Walatta Pertros’ as well as Saint Kirstos Semra’s hagiographies are both full of discourses. Therefore, one of the best scientific methods of interpreting or analyzing such texts is by using Critical Discourse Analysis (CDA).
Norman Fairclough and Ta Van Dijk proffer the best methods and theoretical frameworks to analyse texts or discourses in any context. At least some of these dimensions: analysis of (spoken or written) language texts, analysis of discourse practice (processes of text production, distribution and consumption) and analysis of discursive events as instances of sociocultural practice, must be studied in any discourse in order to analyse and conclude the framing or meaning of the texts. And that is a lot of work more than translation and interpretation.
Similarly, such technical texts do not merely have to be substantiated or corroborated with selectively chosen interviewees, some who only share or live a similar lifestyle with us but we should interview and consult as many clergies, monks, writers, historians and hagiographers. As a result, we will be cautious of advancing a uni-dimensional interpretation of the discourse.
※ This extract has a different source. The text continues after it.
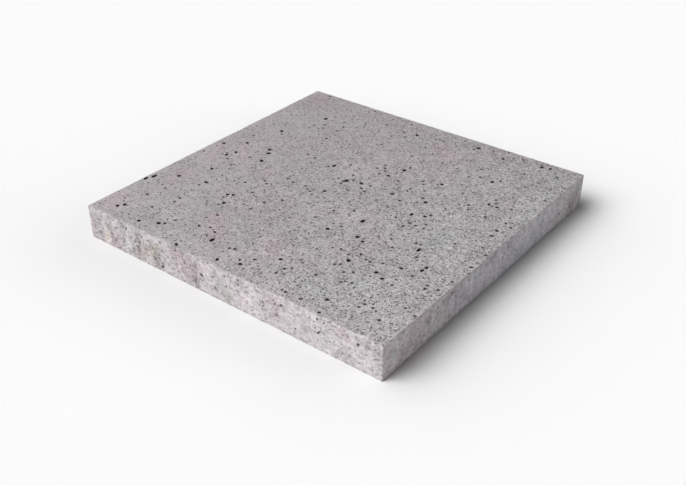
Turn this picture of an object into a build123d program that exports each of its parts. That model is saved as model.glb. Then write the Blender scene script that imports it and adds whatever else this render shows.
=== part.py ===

In a nut shell, I am superlatively thankful of what Prof. Wendy is doing in terms of putting the scholarly works and profiles of early history Ethiopians on the map as well as highlighting the contribution of Ethiopian civilization and scholarship to Western and world enlightenment. As much as I want her to do more with this regard, I would be glad if she would also takes our concerns into consideration in the future.